After seeing a very recent video on some other improvements in the world from John Green, “GOOD NEWS: 14 Reasons 2014 May Be the Best Year Ever,” I decided to share some of the good news with my readers. He briefly covers some good related data in the video below.
Is there still plenty of room for humanity to improve? Sure. Do many people still suffer preventable ills and injustices? Of course they do. Are there still areas of the world where tragedy is the present norm? Yes. So, we still have much room for progress and there are lots of opportunities to make a difference.
For some though, I know there is a resistance to such assertions of global improvement. I have gotten some ideological “push back” in personal conversations from people who actually believe and/or hope things are getting worse on the large scale. I’ve also run across the same thing on social networking in some cases. In relation to these anecdotal experiences, I’d like to offer two possible reasons for the denial of human progress.

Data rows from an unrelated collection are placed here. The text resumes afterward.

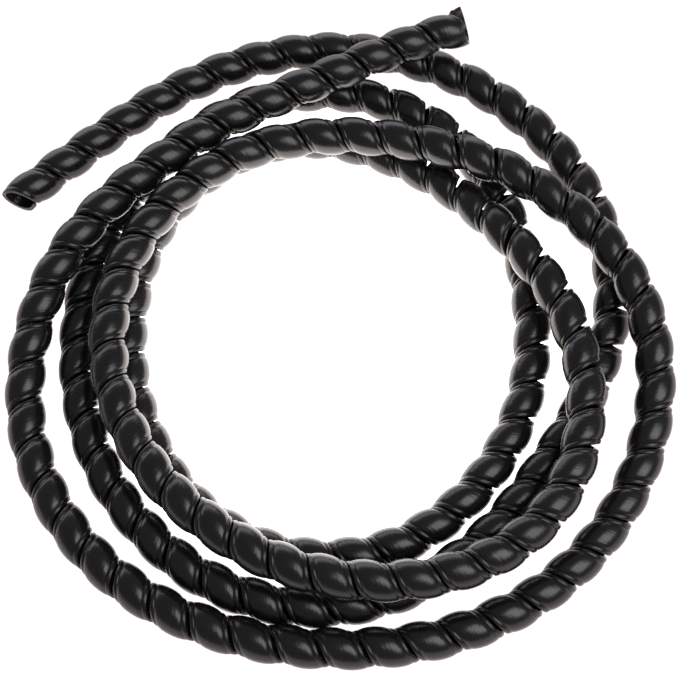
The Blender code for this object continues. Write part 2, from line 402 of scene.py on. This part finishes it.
# %% Wrap a shader value
class Shade:
    """A value in a shader. Sums on it add Math nodes."""

    def __init__(self, tree, socket=None):
        self.tree = tree
        self.socket = socket

    def add(self, kind, settings, inputs, output=0):
        """Add a node, set it up, feed it, and wrap one of its outputs."""
        node = self.tree.nodes.new(kind)
        for name, value in settings.items():
            setattr(node, name, value)
        for name, value in inputs.items():
            if isinstance(value, Shade):
                self.tree.links.new(value.socket, node.inputs[name])
            else:
                node.inputs[name].default_value = value
        return Shade(self.tree, node.outputs[output])

    def sum_node(self, operation, left, right):
        """Add a Math node."""
        return self.add("ShaderNodeMath", {"operation": operation}, {0: left, 1: right})

    def __add__(self, other):
        return self.sum_node("ADD", self, other)

    def __radd__(self, other):
        return self.sum_node("ADD", other, self)

    def __mul__(self, other):
        return self.sum_node("MULTIPLY", self, other)

    def __rmul__(self, other):
        return self.sum_node("MULTIPLY", other, self)


print("operators that a shader value knows: + *")

# %% [markdown]
# ## The plastic
#
# The strip is drawn out of a die as soft black polyethylene, and wound while it is warm.
# The die leaves fine lines that run along the strip, the surface between them is slightly
# grainy, and handling has dulled it in soft patches. All three only show in the
# reflections, so they go into the normal and the roughness, and the colour hardly varies.

# %% Start the plastic
PLASTIC_IOR = 1.51
NOISE_ROUGHNESS = 0.55   # how much of the finer noise is mixed in

plastic = bpy.data.materials.new("black_plastic")
plastic.use_nodes = True
surface = plastic.node_tree.nodes["Principled BSDF"]
surface.inputs["IOR"].default_value = PLASTIC_IOR
shade = Shade(plastic.node_tree)
object_place = shade.add("ShaderNodeTexCoord", {}, {}, "Object")
strip_place = shade.add("ShaderNodeUVMap", {"uv_map": "strip"}, {})


def noise(place, scale, detail):
    """Soft noise between 0 and 1, about a 1/scale part of a unit wide."""
    return shade.add("ShaderNodeTexNoise", {}, {
        "Vector": place, "Scale": scale, "Detail": detail, "Roughness": NOISE_ROUGHNESS})


print("plastic:", plastic.name)

# %% [markdown]
# ## Dull patches and drawn lines
#
# Where hands have touched the plastic, its highlights are wider and dimmer. That is a
# soft noise on the object's own coordinates. The lines from the die follow the strip, so
# they are a noise on its UV map, stretched long: few steps along, many across. Both add
# to the roughness of the smooth plastic.

# %% Dull it in soft patches and lines
GLOSSY_ROUGHNESS = 0.15
PATCHES_PER_METRE = 150.0
PATCH_DETAIL = 3.0
PATCH_DULLING = 0.1
LINES_ALONG = 50.0       # per metre of strip, so each line is about 20 mm long
LINES_ACROSS = 50.0      # per way round, so some tenths of a mm wide, finest at the lips
LINE_DETAIL = 3.0
LINE_DULLING = 0.12

patches = noise(object_place, PATCHES_PER_METRE, PATCH_DETAIL)
stretched = shade.add("ShaderNodeMapping", {}, {
    "Vector": strip_place, "Scale": (LINES_ALONG, LINES_ACROSS, 1.0)})
lines = noise(stretched, 1.0, LINE_DETAIL)
roughness = GLOSSY_ROUGHNESS + PATCH_DULLING * patches + LINE_DULLING * lines
plastic.node_tree.links.new(roughness.socket, surface.inputs["Roughness"])
print("roughness at least", GLOSSY_ROUGHNESS)

# %% [markdown]
# ## Lines and grain in relief
#
# The lines are also shallow ridges, which split each highlight into streaks. Between them
# the plastic has a fine grain. Both are too small to model, so one Bump node turns their
# sum into a tilt of the surface.

# %% Raise the lines and the grain
GRAIN_PER_METRE = 2500.0
GRAIN_DETAIL = 1.0
LINE_SHARE = 0.75
RELIEF = 0.00008         # metres

grain = noise(object_place, GRAIN_PER_METRE, GRAIN_DETAIL)
height = LINE_SHARE * lines + (1.0 - LINE_SHARE) * grain
relief = shade.add("ShaderNodeBump", {}, {
    "Height": height, "Strength": 1.0, "Distance": RELIEF})
plastic.node_tree.links.new(relief.socket, surface.inputs["Normal"])
print("relief in micrometres:", RELIEF * 1e6)

# %% [markdown]
# ## The black
#
# Soot colours the plastic through and through. Where it is rubbed it is a shade paler and
# warmer, so the same patches mix two nearly equal blacks.

# %% Tint it
BLACK = (0.0045, 0.0045, 0.0048, 1.0)
RUBBED_BLACK = (0.0075, 0.0073, 0.0072, 1.0)

tint = shade.add("ShaderNodeMix", {"data_type": "RGBA"}, {
    0: patches, 6: BLACK, 7: RUBBED_BLACK}, 2)
plastic.node_tree.links.new(tint.socket, surface.inputs["Base Color"])
strip.data.materials.append(plastic)
print("nodes in the plastic:", len(plastic.node_tree.nodes))

# %% [markdown]
# ## The studio
#
# The photo has a white table, overexposed until it is pure white and has no shadows, and
# a dark room overhead. The table is what draws the coil: it shines back from the flanks
# of the tube as pale rims. So the table glows by itself, brighter than white. Outside the
# coil's middle it is only just white, as the rims there are dark in the photo.

# %% Lay the table
TABLE_SIZE = 6.0
BELOW_COIL = 0.0002
FULL_GLOW = 0.055        # metres from the middle, up to where the glow is full
LEAST_GLOW = 0.09
BRIGHT = (3.6, 3.4, 3.3, 1.0)
JUST_WHITE = (1.15, 1.05, 1.03, 1.0)

bpy.ops.mesh.primitive_plane_add(size=TABLE_SIZE, location=(0.0, 0.0, -BELOW_COIL))
table = bpy.context.object
table.name = "table"
paper = bpy.data.materials.new("white_paper")
paper.use_nodes = True
paper_surface = paper.node_tree.nodes["Principled BSDF"]
paper_surface.inputs["Base Color"].default_value = (0.0, 0.0, 0.0, 1.0)
paper_surface.inputs["Emission Strength"].default_value = 1.0
paper_surface.inputs["Specular IOR Level"].default_value = 0.0
paper_shade = Shade(paper.node_tree)
on_paper = paper_shade.add("ShaderNodeTexCoord", {}, {}, "Object")
from_middle = paper_shade.add("ShaderNodeVectorMath", {"operation": "LENGTH"}, {
    0: on_paper}, "Value")
share = paper_shade.add("ShaderNodeMapRange", {"interpolation_type": "SMOOTHSTEP"}, {
    "Value": from_middle, "From Min": FULL_GLOW, "From Max": LEAST_GLOW})
glow = paper_shade.add("ShaderNodeMix", {"data_type": "RGBA"}, {
    0: share, 6: BRIGHT, 7: JUST_WHITE}, 2)
paper.node_tree.links.new(glow.socket, paper_surface.inputs["Emission Color"])
table.data.materials.append(paper)
print("table:", TABLE_SIZE, "m")

# %% [markdown]
# ## The lights
#
# One soft box at the right gives each turn its small highlight, and its shape is what
# gives the highlight its shape. A wide bluish one far behind gives the back edges a faint
# sheen. A weak grey surrounding stands for the walls of the room.

# %% Hang the lights
WHITE = (1.0, 1.0, 1.0)
BLUISH = (0.88, 0.87, 1.0)
ROOM_STRENGTH = 0.22


def soft_box(name, direction, away_by, width, height, power, colour):
    """Hang a rectangular lamp that looks at the coil from the given direction."""
    lamp_data = bpy.data.lights.new(name, "AREA")
    lamp_data.shape = "RECTANGLE"
    lamp_data.size = width
    lamp_data.size_y = height
    lamp_data.energy = power
    lamp_data.color = colour
    lamp = bpy.data.objects.new(name, lamp_data)
    bpy.context.scene.collection.objects.link(lamp)
    away = Vector(direction).normalized()
    lamp.location = away_by * away
    lamp.rotation_euler = away.to_track_quat("Z", "Y").to_euler()


soft_box("key_light", (0.5, -0.27, 0.82), away_by=1.0, width=0.62, height=0.85,
         power=5.4, colour=WHITE)
soft_box("back_light", (-0.35, 1.0, 0.3), away_by=1.5, width=2.4, height=0.8,
         power=12.0, colour=BLUISH)

world = bpy.data.worlds.new("studio")
bpy.context.scene.world = world
world.use_nodes = True
background = world.node_tree.nodes["Background"]
background.inputs["Color"].default_value = (*WHITE, 1.0)
background.inputs["Strength"].default_value = ROOM_STRENGTH
bpy.context.scene.view_settings.view_transform = "Standard"
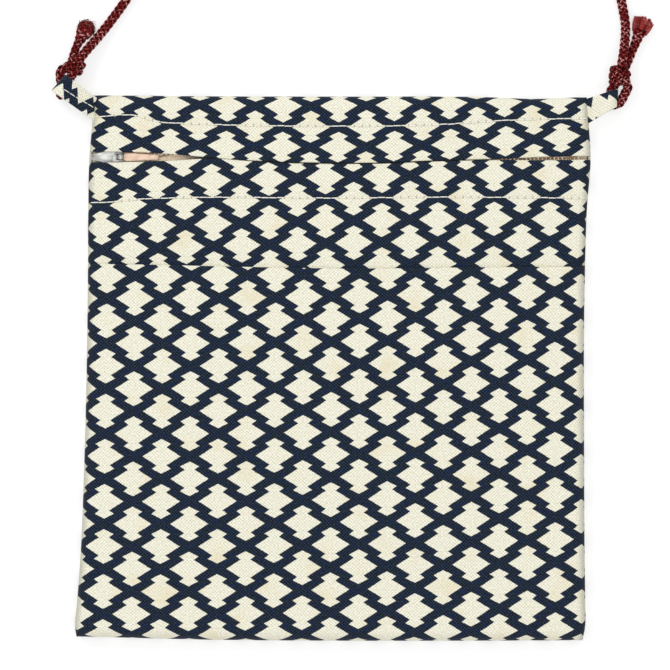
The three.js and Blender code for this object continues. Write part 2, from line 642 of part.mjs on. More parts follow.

First, we humans tend to have a very myopic view of “life” in general. We project our own experiences onto the masses, unable to see things from the perspective of others. Such a self-regulated scope can have negative implications in two distinct ways: 1. if we “have it good” and are very optimistic in general, we can forget that many others don’t get along so well and/or may be suffering in ways that we could help alleviate. 2. If our own life is rough, we can be depressed about life in general and not realize that things are better for many others and can get better for us as well. That pessimism can create an infinite loop of negativity and a feeling of situational impotence in life.
The second reason is something I’d like to introduce. I have not seen this formally referred to before, so I’ll name it myself. I’ll call it an, “Apocalyptic Bias.” I have seen this bias at work personally in the lives of others and my own life in years past. For those that embrace the fundamental “end times” doctrines of some major religions or some cults, there is a tacit need for things to be getting worse. A particular holy book, prophet, or god said things would be declining, so they are. Also, when there is a deep cognitive desire for a forthcoming “salvation” to rescue one from the mundaneness of life, things must get worse before they get better. Any data that does not jive with such a worldview must be retooled, ignored, or spun in a way that fits the apocalyptic paradigm.
To allow that the overall picture of humanity is improving is to admit you are wrong theologically or that you might not be in the “chosen generation” to experience the Apocalypse, Rapture, etc. Either scenario makes for a potentially long, boring life working and paying taxes for decades before a natural death whisks you away from the lively side of this terrestrial plane. Such a life is definitely not as exciting as parting skies, raining fire, demonic locusts, and angelic trumpets sounding.
All that said some important things are getting better. Why? There are multiple causes. Many people are helping others and improving their own selves as well. The world is getting smaller, so it’s easier for individuals and groups to have a global impact. Also, with the instantaneous dissemination of information via the internet, people around the world have access to positive ideas that they were not exposed to even a decade ago. Many who have only known backward and repressive dogmas in the past are being enlightened by the arts, superior ideologies, and science. More than ever, humans are empowered to write their own story or edit the one they were written into.